Time Complexity: O(n) where n is number of nodes in the given Binary Tree.
Auxiliary space: O(n) for call stack as it is using recursion

Approach 2: Iterative approach using BFS traversal

In this approach, we can perform a Breadth First Search (BFS) traversal of the binary tree using a queue data structure. For each node, we check if the parent node value is even and then add the values of its left and right child nodes if they exist. We continue the BFS traversal until we process all the nodes.

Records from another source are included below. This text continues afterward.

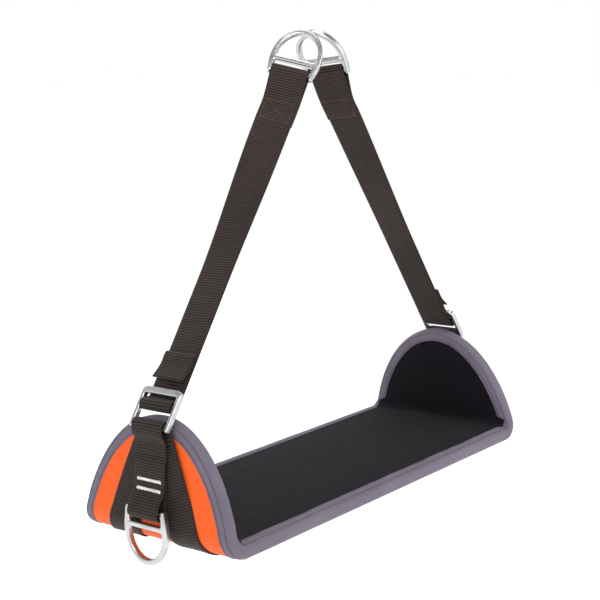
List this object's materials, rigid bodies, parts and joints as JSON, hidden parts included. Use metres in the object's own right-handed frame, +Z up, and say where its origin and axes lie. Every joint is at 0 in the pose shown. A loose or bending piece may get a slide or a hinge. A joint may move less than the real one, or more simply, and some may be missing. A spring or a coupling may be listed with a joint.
{
  "type": "suspended work seat",
  "caption": "Padded work seat with upturned wings, hung from webbing straps with adjusters that meet at D-rings, and side D-rings on the wings.",
  "frame": {"origin": "the hang point, where the arches of the two top rings bear on one hook above the middle of the seat", "axes": "+X along the seat to its right wing, +Y to its back edge, +Z up"},
  "size_m": [0.6162, 0.225, 0.5614],
  "materials": {
    "webbing": "dark brown-black polyester webbing, matt, fine cross ribs",
    "orange_fabric": "bright orange woven cover, matt",
    "seat_fabric": "black woven seat cover, matt",
    "binding": "grey-violet edge binding with two rows of stitching",
    "metal": "polished light alloy, slightly grey",
    "board": "plywood seat board",
    "foam": "closed-cell foam pad"
  },
  "bodies": {
    "seat": {"outer_cover": "orange_fabric", "seat_cover": "seat_fabric", "seat_board": "board", "seat_foam": "foam", "left_wing_foam": "foam", "right_wing_foam": "foam", "edge_binding": "binding", "rear_sling": "webbing", "front_sling": "webbing", "left_adjuster_loop": "webbing", "left_ring_tab": "webbing", "right_adjuster_loop": "webbing", "right_ring_tab": "webbing"},
    "left_side_ring": {"left_side_ring": "metal"},
    "left_adjuster": {"left_adjuster": "metal", "left_strap_wrap": "webbing", "left_strap_lower": "webbing"},
    "left_strap": {"left_strap_upper": "webbing"},
    "left_tail": {"left_strap_tail": "webbing"},
    "left_top_ring": {"left_top_ring": "metal"},
    "right_side_ring": {"right_side_ring": "metal"},
    "right_adjuster": {"right_adjuster": "metal", "right_strap_wrap": "webbing", "right_strap_lower": "webbing"},
    "right_strap": {"right_strap_upper": "webbing"},
    "right_tail": {"right_strap_tail": "webbing"},
    "right_top_ring": {"right_top_ring": "metal"}
  },
  "joints": [
    {"name": "left_strap_swing", "type": "hinge", "parent": "seat", "child": "left_adjuster", "pos_m": [-0.28829, 0, -0.40288], "axis": [0, -1, 0], "range_deg": [0, 110]},
    {"name": "left_strap_adjust", "type": "slide", "parent": "left_adjuster", "child": "left_strap", "axis": [-0.5728, 0, -0.8197], "range_m": [0, 0.1], "deforming": ["left_strap_lower"]},
    {"name": "left_tail_slide", "type": "slide", "parent": "left_adjuster", "child": "left_tail", "axis": [0.5728, 0, 0.8197], "range_m": [0, 0.1], "deforming": ["left_strap_tail"]},
    {"name": "left_top_ring_fold", "type": "hinge", "parent": "left_strap", "child": "left_top_ring", "pos_m": [-0.03626, 0, -0.04221], "axis": [0.3464, -0.9063, -0.2421], "range_deg": [0, 130]},
    {"name": "left_side_ring_swing", "type": "hinge", "parent": "seat", "child": "left_side_ring", "pos_m": [-0.3008, 0, -0.49564], "axis": [0, 1, 0], "range_deg": [-4, 120]},
    {"name": "right_strap_swing", "type": "hinge", "parent": "seat", "child": "right_adjuster", "pos_m": [0.28829, 0, -0.40288], "axis": [0, 1, 0], "range_deg": [0, 110]},
    {"name": "right_strap_adjust", "type": "slide", "parent": "right_adjuster", "child": "right_strap", "axis": [0.5728, 0, -0.8197], "range_m": [0, 0.1], "deforming": ["right_strap_lower"]},
    {"name": "right_tail_slide", "type": "slide", "parent": "right_adjuster", "child": "right_tail", "axis": [-0.5728, 0, 0.8197], "range_m": [0, 0.1], "deforming": ["right_strap_tail"]},
    {"name": "right_top_ring_fold", "type": "hinge", "parent": "right_strap", "child": "right_top_ring", "pos_m": [0.03626, 0, -0.04221], "axis": [-0.1423, 0.9848, -0.0995], "range_deg": [0, 130]},
    {"name": "right_side_ring_swing", "type": "hinge", "parent": "seat", "child": "right_side_ring", "pos_m": [0.3008, 0, -0.49564], "axis": [0, -1, 0], "range_deg": [-4, 120]}
  ],
  "couplings": [
    {"joint": "left_tail_slide", "follows": "left_strap_adjust", "ratio": 1},
    {"joint": "right_tail_slide", "follows": "right_strap_adjust", "ratio": 1}
  ]
}
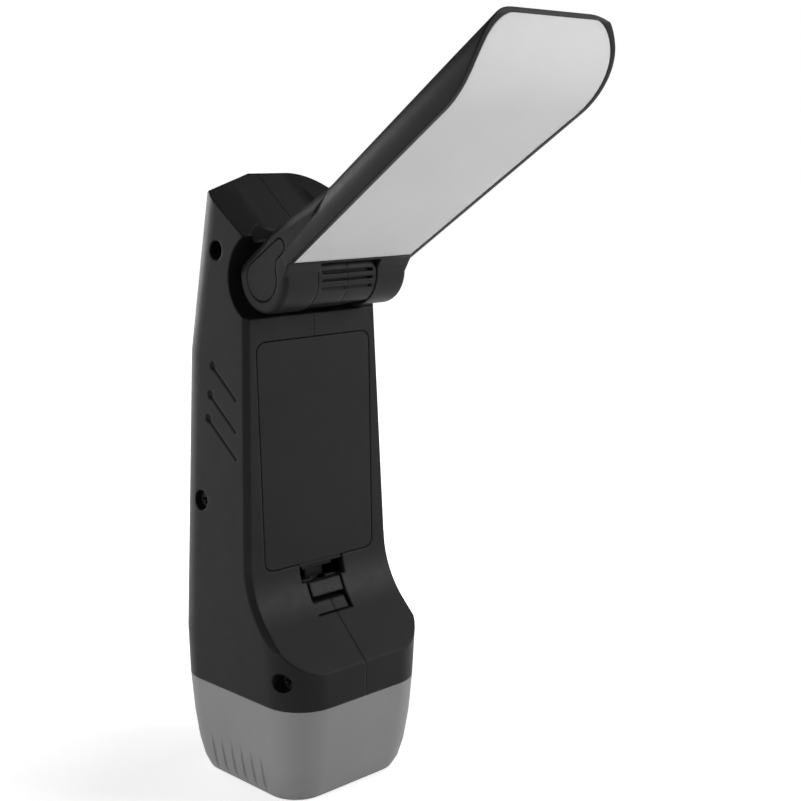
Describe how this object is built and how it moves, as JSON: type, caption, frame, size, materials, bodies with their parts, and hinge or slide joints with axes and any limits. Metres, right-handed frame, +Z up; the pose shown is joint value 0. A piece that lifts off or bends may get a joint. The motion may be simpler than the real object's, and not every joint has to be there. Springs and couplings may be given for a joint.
{
  "type": "folding desk lamp",
  "caption": "Compact battery desk lamp: a black upright housing on a grey foot cap, with a folding arm that carries a long curved light cover.",
  "frame": {"origin": "centre of the flat underside of the foot cap", "axes": "+Z up, -Y towards the front where the battery door is and the arm points, +X to the right seen from the front"},
  "size_m": [0.0572, 0.1289, 0.2261],
  "materials": {
    "housing": "fine satin texture",
    "foot": "satin",
    "light_cover": "milky, satin",
    "white_plastic": "smooth",
    "tray": "satin",
    "switch": "satin",
    "cell": "gloss sleeve",
    "wire": "smooth insulation",
    "board": "smooth",
    "led": "smooth",
    "washer": "smooth",
    "spring_steel": "bright",
    "screw_black": "black oxide",
    "screw_steel": "plain"
  },
  "bodies": {
    "stand": {"left_shell": "housing", "right_shell": "housing", "base_cap": "foot", "shell_screws": "screw_black", "base_screws": "screw_steel", "battery_tray": "tray", "cell_1": "cell", "cell_2": "cell", "cell_3": "cell", "spring_contacts": "spring_steel", "plate_contacts": "spring_steel", "battery_wires": "wire", "driver_board": "board", "board_screws": "screw_steel", "tact_switch": "switch", "hinge_axle": "spring_steel", "friction_washers": "washer", "body_wires": "wire", "latch_spring": "spring_steel"},
    "arm": {"arm_shell": "housing", "diffuser": "light_cover", "reflector": "white_plastic", "led_board": "white_plastic", "leds": "led", "led_board_screws": "screw_steel", "hinge_cap_left": "housing", "hinge_cap_right": "housing"},
    "door": {"battery_door": "housing"},
    "latch": {"door_latch": "housing"},
    "button": {"power_button": "housing", "switch_plunger": "switch"}
  },
  "joints": [
    {"name": "arm_hinge", "type": "hinge", "parent": "stand", "child": "arm", "pos_m": [0, -0.0133, 0.1565], "axis": [1, 0, 0], "range_deg": [-42, 122.3]},
    {"name": "door_hinge", "type": "hinge", "parent": "stand", "child": "door", "pos_m": [0, -0.0083, 0.1371], "axis": [-1, 0, 0], "range_deg": [0, 1.5]},
    {"name": "latch_slide", "type": "slide", "parent": "stand", "child": "latch", "axis": [0, 0, -1], "range_m": [0, 0.0015], "stiffness_N_per_m": 400, "springref_m": -0.0005, "deforming": ["latch_spring"]},
    {"name": "button_press", "type": "slide", "parent": "stand", "child": "button", "axis": [0, -1, 0], "range_m": [0, 0.0006], "stiffness_N_per_m": 1000, "springref_m": -0.0004}
  ]
}
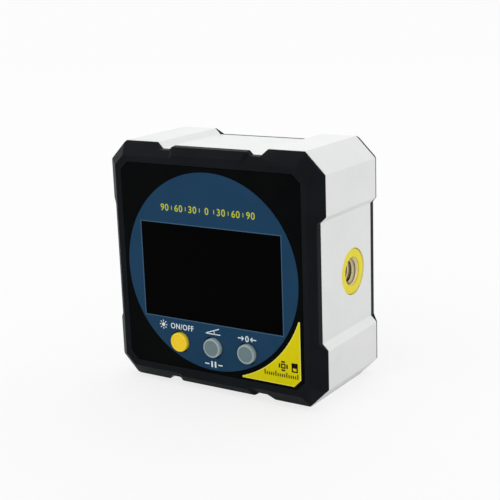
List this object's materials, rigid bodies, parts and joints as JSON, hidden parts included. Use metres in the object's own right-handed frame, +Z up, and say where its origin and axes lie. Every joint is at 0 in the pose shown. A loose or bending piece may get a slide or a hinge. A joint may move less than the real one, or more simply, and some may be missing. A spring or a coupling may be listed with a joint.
{
  "type": "inclinometer",
  "caption": "Square digital inclinometer box with an aluminium body, black bevelled covers, round dial film, push buttons, magnets behind its sides and a threaded side hole.",
  "frame": {"origin": "middle of the base, under the middle of the whole depth", "axes": "+Z up, +Y from the display towards the battery door, +X to the right seen from the front"},
  "size_m": [0.06, 0.0314, 0.06],
  "materials": {
    "bead_blasted_aluminium": "fine bead-blasted and clear anodised",
    "nickel_plated_magnet": "nickel plated",
    "black_abs": "satin moulded, fine spark texture",
    "black_abs_door": "satin moulded, fine spark texture",
    "gloss_black_acrylic": "polished",
    "blue_film": "printed satin film",
    "yellow_film": "printed satin film",
    "yellow_keycap": "satin moulded",
    "grey_keycap": "satin moulded",
    "white_nylon": "moulded",
    "black_nylon": "moulded",
    "display_glass": "polished",
    "light_guide_acrylic": "polished, frosted back",
    "white_abs": "moulded",
    "zebra_rubber": "layered silicone",
    "led_resin": "clear resin",
    "green_solder_mask": "solder mask",
    "epoxy_chip": "moulded epoxy",
    "tin_can": "drawn",
    "zinc_steel_screw": "zinc plated",
    "black_steel_screw": "black zinc",
    "cell_jacket": "plain printed sleeve",
    "nickel_contact": "nickel-plated spring strip",
    "yellow_abs": "moulded",
    "turned_brass": "turned"
  },
  "bodies": {
    "case": {"body_extrusion": "bead_blasted_aluminium", "side_magnets": "nickel_plated_magnet", "front_cover": "black_abs", "rear_cover": "black_abs", "display_panel": "gloss_black_acrylic", "dial_film": "blue_film", "corner_label": "yellow_film", "switch_housings": "black_nylon", "lcd_glass": "display_glass", "light_guide": "light_guide_acrylic", "lcd_frame": "white_abs", "zebra_strip": "zebra_rubber", "backlight_leds": "led_resin", "main_board": "green_solder_mask", "controller_chip": "epoxy_chip", "tilt_sensor": "epoxy_chip", "clock_crystal": "tin_can", "board_screws": "zinc_steel_screw", "case_screws": "black_steel_screw", "aaa_cells": "cell_jacket", "bridge_contact": "nickel_contact", "negative_contact": "nickel_contact", "positive_contact": "nickel_contact", "insert_bushing": "yellow_abs", "threaded_insert": "turned_brass"},
    "power_key": {"power_button": "yellow_keycap", "power_plunger": "white_nylon"},
    "hold_key": {"hold_button": "grey_keycap", "hold_plunger": "white_nylon"},
    "zero_key": {"zero_button": "grey_keycap", "zero_plunger": "white_nylon"},
    "door": {"battery_door": "black_abs_door"}
  },
  "joints": [
    {"name": "power_press", "type": "slide", "parent": "case", "child": "power_key", "axis": [0, 1, 0], "range_m": [0, 0.0004], "stiffness_N_per_m": 2000},
    {"name": "hold_press", "type": "slide", "parent": "case", "child": "hold_key", "axis": [0, 1, 0], "range_m": [0, 0.0004], "stiffness_N_per_m": 2000},
    {"name": "zero_press", "type": "slide", "parent": "case", "child": "zero_key", "axis": [0, 1, 0], "range_m": [0, 0.0004], "stiffness_N_per_m": 2000},
    {"name": "door_tilt", "type": "hinge", "parent": "case", "child": "door", "pos_m": [0, 0.0152, 0.00615], "axis": [-1, 0, 0], "range_deg": [0, 40]}
  ]
}
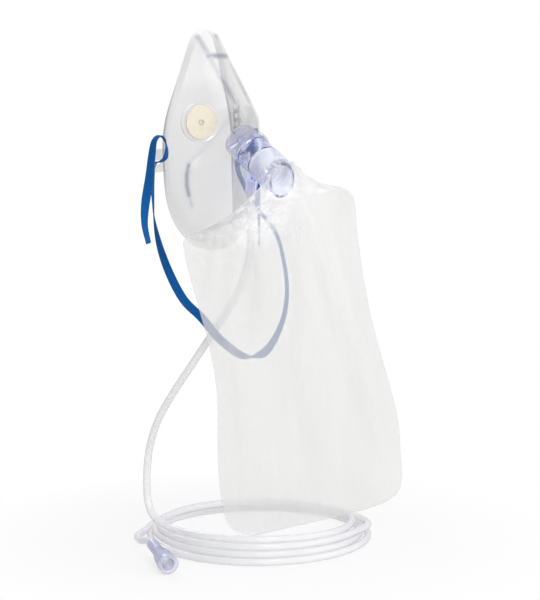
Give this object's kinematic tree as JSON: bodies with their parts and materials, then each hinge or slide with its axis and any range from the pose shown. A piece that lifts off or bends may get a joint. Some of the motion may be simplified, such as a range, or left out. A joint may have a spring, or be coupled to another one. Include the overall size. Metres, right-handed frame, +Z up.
{
  "type": "oxygen face mask",
  "caption": "Clear oxygen face mask with a film reservoir bag on a non-return connector, cheek exhalation valves, an elastic head strap and a coiled supply tube.",
  "frame": {"origin": "centre of the mask's opening, in the plane of its seal on the face, midway between nose and chin", "axes": "+Z up towards the nose, +Y out of the opening towards the wearer's face, +X towards the wearer's left"},
  "size_m": [0.2223, 0.2159, 0.3795],
  "materials": {
    "clear_vinyl": "clear, glossy",
    "tinted_plastic": "blue-violet tint, glossy",
    "cream_silicone": "matt",
    "frosted_film": "thin translucent film",
    "white_rubber": "milky",
    "blue_elastic": "woven elastic",
    "tube_vinyl": "clear, slightly violet"
  },
  "bodies": {
    "root": {"mask_body": "clear_vinyl", "exhalation_disc_right": "cream_silicone", "exhalation_disc_left": "cream_silicone", "oxygen_connector": "tinted_plastic", "check_valve_disc": "white_rubber", "reservoir_bag": "frosted_film", "bag_neck_band": "white_rubber", "head_strap": "blue_elastic", "supply_tube": "tube_vinyl", "tube_coil": "tube_vinyl", "supply_tube_end": "tube_vinyl", "supply_connector": "tinted_plastic"}
  },
  "joints": []
}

In this approach, we use a queue to store the nodes to be processed in a BFS traversal.
We initially push the root node onto the queue, and then for each level of the tree, we process all the nodes in that level by dequeuing them from the queue.
For each node, we check if its parent value is even,
- and if so, we add the values of its left and right child nodes to the sum and enqueue them onto the queue.
- Otherwise, we just enqueue its child nodes onto the queue without adding their values to the sum.
We continue the BFS traversal until we have processed all the nodes in the tree.

C++

// C++ implementation of the approach
#include <bits/stdc++.h>
using namespace std;
 
// A binary tree node
struct Node {
    int data;
    struct Node *left, *right;
};
 
// A utility function to allocate a new node
struct Node* newNode(int data)
{
    struct Node* newNode = new Node;
    newNode->data = data;
    newNode->left = newNode->right = NULL;
    return (newNode);
}
 
// This function visit each node in preorder fashion
// And adds the values of the children of a node with
// even value to the res variable
int sumEvenParent(Node* root) {
    if (root == nullptr) {
        return 0;
    }
 
    int sum = 0;
    queue<Node*> q;
    q.push(root);
 
    while (!q.empty()) {
        int n = q.size();
 
        for (int i = 0; i < n; i++) {
            Node* node = q.front();
            q.pop();
 
            if (node->data % 2 == 0) {
                if (node->left != nullptr) {
                    sum += node->left->data;
                    q.push(node->left);
                }
                if (node->right != nullptr) {
                    sum += node->right->data;
                    q.push(node->right);
                }
            }
            else {
                if (node->left != nullptr) {
                    q.push(node->left);
                }
                if (node->right != nullptr) {
                    q.push(node->right);
                }
            }
        }
    }
 
    return sum;
}
 
 
// Driver code
int main()
{
 
    // Creating the tree
    struct Node* root = newNode(2);
    root->left = newNode(3);
    root->right = newNode(8);
    root->left->left = newNode(2);
    root->right->left = newNode(5);
    root->right->right = newNode(6);
    root->right->left->left = newNode(1);
    root->right->right->right = newNode(3);
 
    // Print the required sum
    cout << sumEvenParent(root);
 
    return 0;
}

Output

The time complexity of this approach is O(n), where n is the number of nodes in the binary tree, since we need to visit each node once in the worst case.
The space complexity of this approach is O(w), where w is the maximum width of the binary tree, since at any point in time, the queue will hold at most w nodes.
In the worst case, the width of the binary tree is n/2, so the space complexity is O(n).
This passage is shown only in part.